In his ambition to expand his black guards manpower, Reichsführer SS Heinrich Himmler targeting Independent Slovakia—a Nazi satellite state which had been created in March 1939. Beside his attempt to mobilized Slovakian Volksdeutsche into Waffen-SS, Himmler also tried to attract Slovakian ethnic volunteers to join his private army.
The idea comes from Günther Pancke, the head of the RuSHA, who developed a plan that envisaged a fusing of the Slovakian population with the local Volkdeutsche. In Pancke’s view, after the removal of Jews and Gypsies, as well as the ‘exclusion’ of the population of Hungarian origin, amounting to around 500,000 people, it would be possible to win back this territory completely for German ethnicity, particularly if, in addition, some 100,000 Volkdeutsche families were settled there.
Thus, in March 1940 the SS began to set about forming elite from the Hlinka Guards, Slovakia's paramilitary organization and state police.

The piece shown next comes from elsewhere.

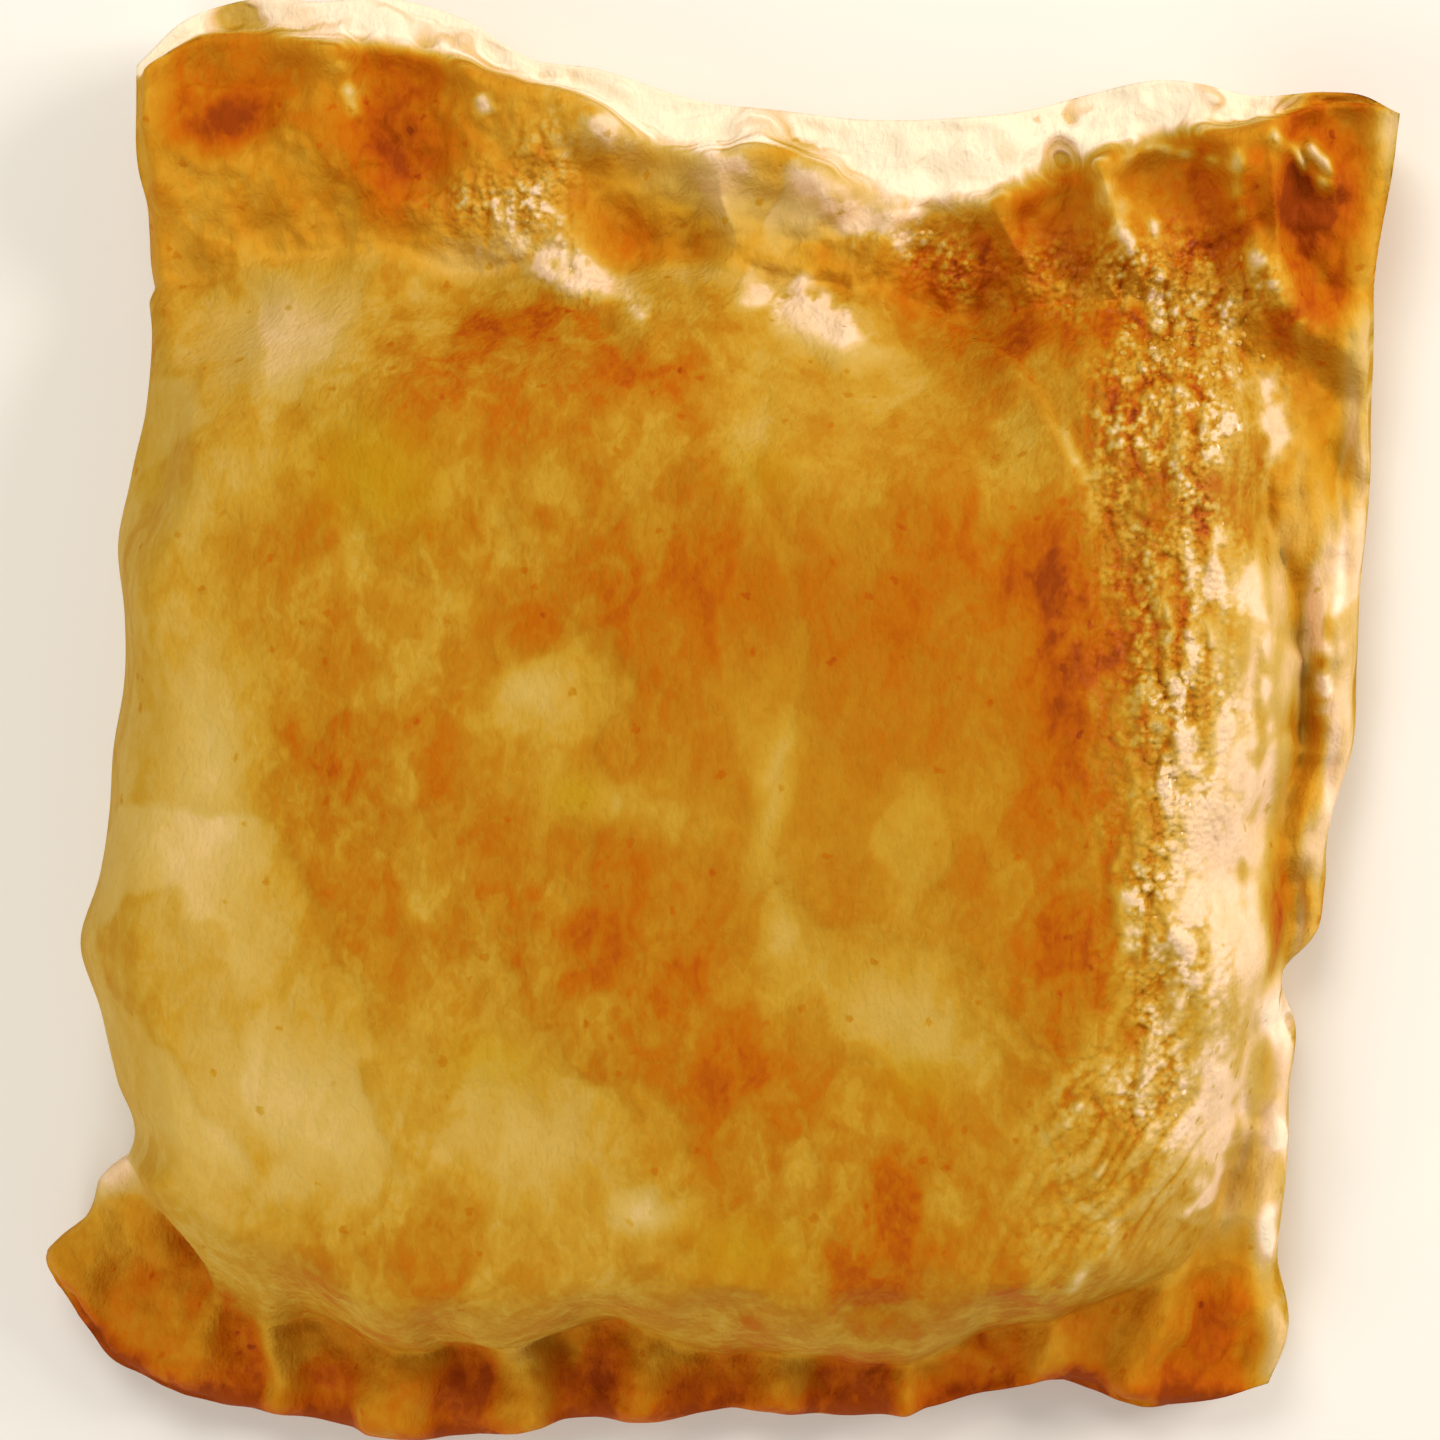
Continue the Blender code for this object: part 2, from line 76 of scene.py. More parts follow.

Like theirs SS counterpart, Hlinka Guards members wore black uniform.
Himmler sent SS-Sturmbannführer Viktor Nageler to Slovakia in the summer of 1940 to assess volunteers for the Guard in accordance with ‘racial’ principles under a guise as an adviser to the Hlinka Guard. Between November 1940 and January 1941 the Danube SS recruitment office carried out an assessment, disguised as a medical examination, of a total of 4,694 men. More than half of the candidates proved to be ‘suitable’; 40 per cent were even ‘eligible for the SS’.
Nageler later started to create an elite unit from the members of the Guard, the so-called Wehrmannschaften (defence teams), who were envisaged as in the future helping the SS to integrate Slovakia into a greater Germanic empire. Although the implementation of such ideas would have damaged in the long term the privileged position the Volksdeutsche was claiming for itself in Slovakia, this was a project with which Himmler sympathized.
Nageler himself told Himmler on 14 June 1941 that with his creation of a cadre within the Hlinka Guard, he was aiming to ensure that ‘in the event of a change in the form of government he would have a suitable leadership available’. Reichsführer SS adopted Nageler to assimilating young Slovaks through service in the SS project in October 1941 and immediately issued detailed instructions for the recruitment of Slovaks. They should be ‘subject racially to the strictest Germanic criteria’.
On 1 September 1942 Himmler appointed Nageler his special representative for the recruitment of volunteers in Slovakia. In fact, from January 1943 onwards, with the support of the Slovak government, several thousand men were to be ‘recruited’ for the Waffen-SS, sometimes under considerable pressure. However, majority of them came from among the Slovakian Volkdeutsche German minority and Himmler’s idea of ‘Germanizing’ a Slovak elite through service in the SS as dropped.
The failure of his Slovak’s Waffen-SS project didn’t stopped Himmler to use the Hlinka Guard for his other purposes. Since 1941, Hlinka Guard shock troops (known as Pohotovostné oddiely Hlinkovej gardy, or POHG) were trained in Germany. A small group of them, the most radical element in the guard that called Náš Boj (Our Struggle), operated under SS auspices. After the anti-Nazi Slovak National Uprising in August 1944, the SS could took over and shaped the Hlinka Guard to suit its own purposes. They also employed the POHG mainly against partisans and Jews.